Читаем Литератор Писарев полностью

— Объяснить, почему я очертя голову согласился, по предложению Баллода, написать статью, я могу только указанием на весь мой характер (старая песня, слово в слово по протоколу комиссии: характер всему причина, темперамент; сейчас про сумасшедший дом вспомнит). Человек благоразумный не сделал бы этого (вот как вы полагаете? и вину свою, стало быть, видите в неосторожности? а другие, значит, не сочиняют прокламаций лишь потому, что заранее догадываются, чем это пахнет?), а я сделал это из мальчишеского ухарства (как вам нравится? И ведь это он — господи, прости — действительно так думает, что судят его за то, что он «сделал»: не за умысел кровавый против государя и государства, а за то, что поспешил высказаться!). Кроме того, я страдал тогда оттого, что любимая мною женщина вышла замуж за другого (начинается!); я был расстроен закрытием «Русского слова» (ну, еще бы!). Написать статью было недолго, и я не успел одуматься (ай-ай-ай, вот беспечность-то!), когда Баллод был уже захвачен с моею статьею.

В июле прошлого года, на допросе в комиссии преступник выказал больше горести или хотя бы только страха. Напирал на молодость, на болезнь, переигрывал, пожалуй, — кто на его месте удержался бы от этого? — но все-таки признавал свои заблуждения, просил дать возможность их загладить, пускай не от чистого сердца, но умолял. А теперь — как будто длительное заключение, вместо того чтобы смягчить и вразумить, ожесточило его, — теперь он осмеливался намекать, что не нуждается ни в чьем великодушии, что ему довольно было бы и справедливости, что он имеет о ней какое-то понятие и располагает, вообразите, доводами в свою защиту:

— Ни в моем предыдущем поведении, ни в моих бумагах, ни в книгах, ни в журнальных моих статьях нет никаких фактов (фактов нету, надо же; беда, и только!), которые указывали бы на обдуманное намерение и установившиеся политические убеждения. Баллод предложил мне написать резкую декламацию, — я так и сделал. Эти показания вполне истинны, я готов подтвердить их даже под присягою.

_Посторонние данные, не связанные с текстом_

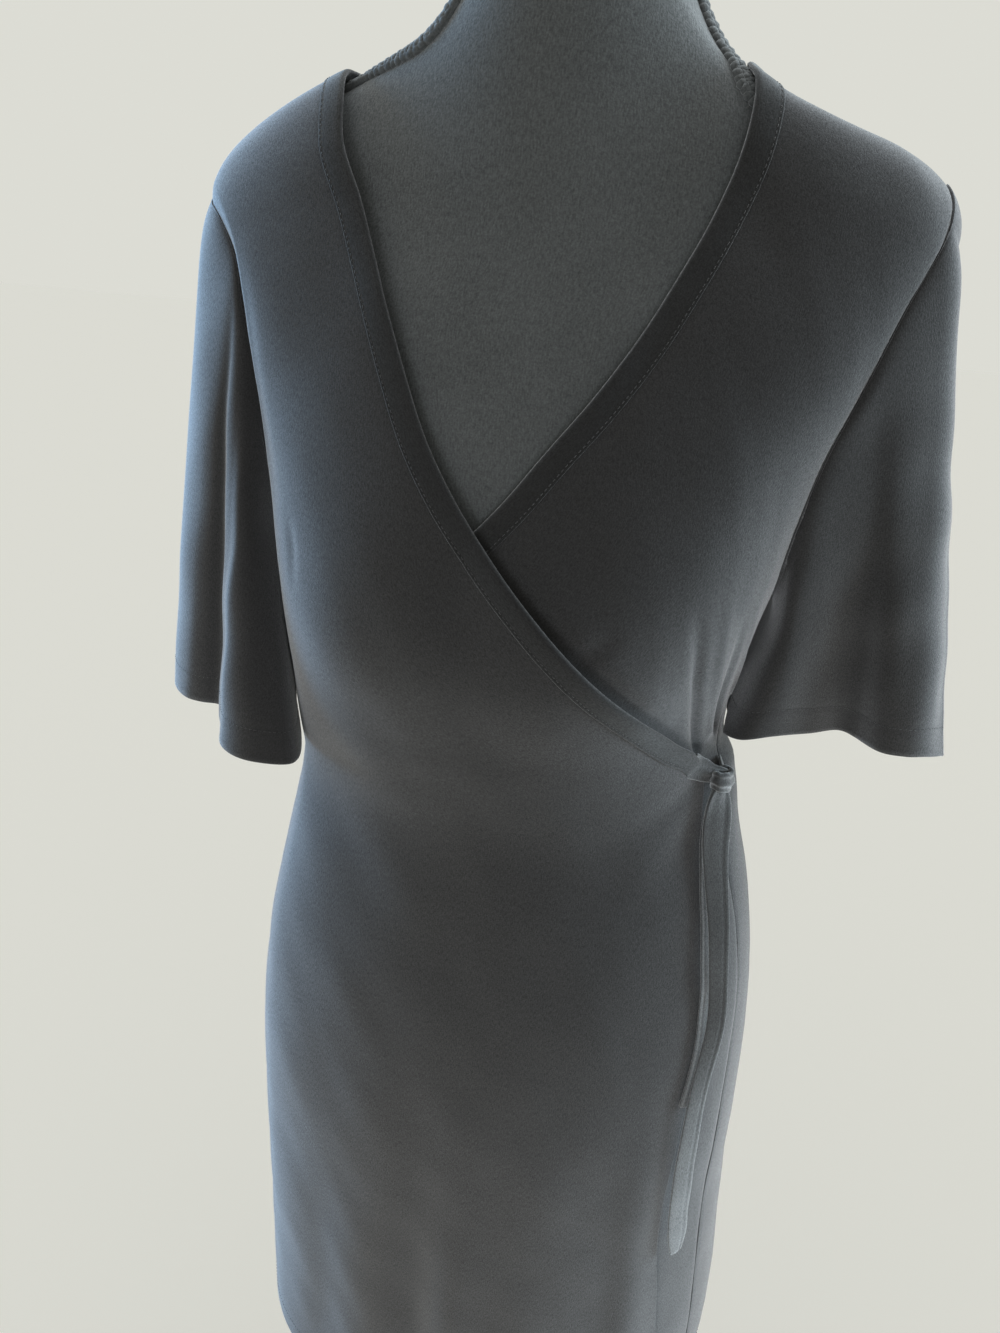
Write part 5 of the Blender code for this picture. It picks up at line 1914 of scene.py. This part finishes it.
SLEEVES = (
    Sleeve("sleeve_right_cloth", "sleeve_right", -1, (
        # share outward forward lift
        (0.00, 0.257, -0.005, 0.000), (0.08, 0.250, 0.032, 0.000), (0.15, 0.226, 0.054, 0.001),
        (0.21, 0.200, 0.058, 0.001), (0.26, 0.186, 0.075, 0.001), (0.31, 0.170, 0.100, 0.000),
        (0.37, 0.142, 0.108, -0.001), (0.42, 0.120, 0.094, -0.004), (0.47, 0.133, 0.062, -0.003),
        (0.53, 0.161, 0.020, 0.000), (0.60, 0.163, -0.020, 0.002), (0.67, 0.154, -0.055, 0.000),
        (0.75, 0.166, -0.085, -0.003), (0.83, 0.200, -0.088, -0.002), (0.92, 0.238, -0.060, 0.001),
        (1.00, 0.257, -0.005, 0.000),
    ), 1.092, (
        # share drift width start rise
        (0.86, 0.0, 0.035, 0.25, 0.0040), (0.78, 0.0, 0.030, 0.30, -0.0040), (0.70, 0.0, 0.030, 0.30, 0.0030),
        (0.195, 0.015, 0.016, 0.10, -0.0040),
    ), 31),
    Sleeve("sleeve_left_cloth", "sleeve_left", 1, (
        # share outward forward lift
        (0.00, 0.268, -0.022, -0.007), (0.07, 0.256, -0.004, -0.001), (0.14, 0.241, 0.004, 0.000),
        (0.20, 0.226, 0.003, 0.000), (0.25, 0.213, -0.009, 0.001), (0.30, 0.202, -0.008, 0.004),
        (0.36, 0.184, 0.006, 0.005), (0.42, 0.163, 0.022, 0.006), (0.47, 0.144, 0.025, 0.002),
        (0.52, 0.1293, 0.010, 0.000), (0.58, 0.1240, -0.018, 0.001), (0.66, 0.124, -0.055, 0.005),
        (0.74, 0.148, -0.090, 0.002), (0.83, 0.196, -0.106, -0.004), (0.92, 0.243, -0.080, -0.008),
        (1.00, 0.268, -0.022, -0.007),
    ), 1.124, (
        # share drift width start rise
        (0.86, 0.0, 0.035, 0.25, -0.0035), (0.78, 0.0, 0.030, 0.30, 0.0035), (0.93, 0.0, 0.030, 0.3, 0.0030),
    ), 37),
)
FRONT_TIE = Strand("tie_front_cloth", ("tie_front",), (
    # height angle out width
    (1.1050, -18.0, 0.0114, 0.0115), (1.0975, -19.0, 0.0124, 0.0165), (1.0850, -19.7, 0.0132, 0.0184),
    (1.0500, -20.8, 0.0134, 0.0160), (1.0000, -22.5, 0.0132, 0.0130), (0.9500, -23.7, 0.0126, 0.0120),
    (0.9000, -26.9, 0.0112, 0.0125), (0.8400, -28.4, 0.0105, 0.0150), (0.7800, -27.7, 0.0105, 0.0165),
    (0.7450, -26.6, 0.0105, 0.0155), (0.7270, -26.2, 0.0105, 0.0090),
), 0.0019, 0.035, 0.55, 4, 28.0)
SIDE_TIE = Strand("tie_side_cloth", ("tie_side",), (
    # height angle out width
    (1.1050, -17.8, 0.0092, 0.009), (1.0900, -19.6, 0.0082, 0.0105), (1.0500, -21.9, 0.0078, 0.011),
    (1.0000, -24.0, 0.0076, 0.011), (0.9400, -25.4, 0.0076, 0.013), (0.8800, -28.8, 0.0076, 0.015),
), 0.0016, 0.030, -0.55, 9)
COVER_SEAMS = (
    # name, rows of angle and height, width, pucker
    ("cover_seam_left", (
        (-3.0, 1.535), (-5.0, 1.515), (-7.0, 1.4985), (-11.0, 1.487), (-15.0, 1.477), (-18.4, 1.4699),
        (-19.5, 1.4635), (-19.0, 1.457),
    ), 0.0085, 0.0005),
    ("cover_seam_right", (
        (-136.0, 1.520), (-139.0, 1.4980), (-143.5, 1.4860), (-149.8, 1.4781), (-155.6, 1.4738),
        (-160.0, 1.4700), (-164.0, 1.4660), (-166.0, 1.4610), (-167.0, 1.456),
    ), 0.0055, 0.0003),
)


def dress(crepe: bpy.types.Material, folded: bpy.types.Material, painted_light_ties: bpy.types.Material,
          thread: bpy.types.Material) -> list[bpy.types.Object]:
    """Builds every piece of the dress.

    Args:
        crepe: the cloth's material.
        folded: the same cloth where it is folded and pressed, as a darker copy with a weaker sheen: painted shade on
            the neck bands and on the light rims of their rolled edges.
        painted_light_ties: the same cloth on the ties and the knot, as a brighter copy with a stronger sheen:
            painted light for the extra light they catch where they stand off the dress.
        thread: the stitching's material.

    Returns:
        The pieces.
    """
    upper = CUT.front(CUT.right_front_armhole, CUT.crossing_edge, CUT.right_band_drop)
    lower = CUT.other_front(CUT.front(CUT.left_front_armhole, CUT.lower_crossing_edge, CUT.left_band_drop))
    rear = CUT.back()
    rows = steps(len(upper) - 1, *ROW_STEPS)
    across = steps(CUT.front_columns, *FRONT_STEPS)
    right = Panel("front_right_cloth", "front_right", upper, rows, across, Edge.SEAM, Edge.TURNED,
                  FRONT_CREASES, 11, CUT.overlap_rise)
    left = Panel("front_left_cloth", "front_left", lower, rows, CUT.front_columns - across[::-1],
                 Edge.TURNED, Edge.SEAM, UNDER_CREASES, 11)
    back = Panel("back_cloth", "back", rear, rows, steps(rear.shape[1] - 1, *BACK_STEPS), Edge.SEAM, Edge.SEAM,
                 BACK_CREASES, 17)
    pieces = []
    for panel, flat, area in ((right, (0.44, 1.03), 0.33), (left, (0.44, 1.03), 0.33), (back, (0.62, 1.02), 0.54)):
        made = panel.build(crepe)
        pieces.append(made)
        LOG.info("%s: %d faces", made.name, len(made.data.polygons))
    band, stitch = NeckBand(), Topstitch()
    strips = [
        band.front("neck_band_right_cloth", right, ("neck_band_right",), folded, thread, stitch, True),
        band.front("neck_band_left_cloth", left, ("neck_band_left",), folded, thread, stitch, False),
        band.back("neck_band_back_cloth", back, np.stack([lower[0, 1], upper[0, -2]]), folded, thread, stitch),
    ]
    for (strip, seam), length in zip(strips, (0.55, 0.55, 0.345)):
        pieces += [strip, seam]
    for sleeve, flat, area in ((SLEEVES[0], (0.44, 0.31), 0.104), (SLEEVES[1], (0.38, 0.29), 0.083)):
        made, seam = sleeve.build(crepe, thread, stitch)
        pieces += [made, seam]
        LOG.info("%s: %d faces", made.name, len(made.data.polygons))
    for tie, flat in ((FRONT_TIE, (0.0175, 0.39)), (SIDE_TIE, (0.0145, 0.235))):
        made = tie.build(painted_light_ties)
        pieces.append(made)
    knot = Knot()
    wrap, tail, root = knot.wrap(painted_light_ties), knot.tail(painted_light_ties), knot.root(painted_light_ties)
    pieces += [wrap, tail, root]
    for panel in (right, left, back):
        down = panel.surface(np.linspace(len(upper) - 2, len(upper) - 1, HEM_STATIONS), panel.columns)
        hem = run_along(down, 0)[-1:] - run_along(down, 0)
        line = ring_at(down, hem, HEM_STITCH_HEIGHT)
        off = BODY.normal(line)
        pieces.append(stitch.build(panel.name + "_hem_stitches", line + off * HEM_STITCH_OUT, off, thread))
    return pieces


def main() -> None:
    """Builds the studio, the form, the stand and the dress, and rides every piece on the root body."""
    logging.basicConfig(level=logging.INFO, format="%(message)s")
    Studio().build()
    jersey, paint = JERSEY.material(), PaintFinish().material()
    form = DressForm()
    pieces = [
        form.build(jersey),
        *(form.cover_seam(name, path, width, pucker, jersey) for name, path, width, pucker in COVER_SEAMS),
    ]
    stand = Stand().build(paint)
    pieces += stand + dress(CREPE.material(), PAINTED_SHADE_BAND_CREPE.material(), PAINTED_LIGHT_TIE_CREPE.material(), THREAD.material())
    for piece in pieces:
        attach(piece, "root")
        LOG.info("%s: %d faces", piece.name, len(piece.data.polygons))


if __name__ == "__main__":
    main()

Этот дерзкий и совсем неубедительный лепет никак не мог расположить сенаторов к Писареву. И когда он в довершение всего предложил (то есть формально — попросил, но все уже знали цену его смирению) отпустить его на поруки — ответом был немедленный единодушный отказ.

А вот против свиданий подсудимого с матерью никто не возражал.

— Сжалились-таки?

— Ничуть не бывало. Просто свидания эти были Писареву высочайше разрешены (при обычной оговорке: если со стороны правительствующего Сената не встретится препятствий) еще двадцать девятого марта, и, чтобы воспрепятствовать им, Сенат должен был выдвинуть веские причины, а таковых не имелось. Ведь по существу дело Писарева можно было считать законченным, и в дальнейших разговорах с ним надобности не предвиделось. О чем говорить? Свод законов уголовных, книга первая, том пятнадцатый, глава о государственных преступлениях, статья двести восемьдесят пятая, часть… ну, поглядим еще, какая часть, но, во всяком случае, свидание подсудимого с матерью не даст ему новых способов скрыть уже обнаруженную истину.

— Так неужели же Варвара Дмитриевна дошла до государя?

— В марте ее еще не было в Петербурге. Она из Грунца писала к Потапову, но тот даже не отвечал.

— Что же произошло?

— Читатель давно уже догадался, даже если прежде не знал: у Писарева появился заступник.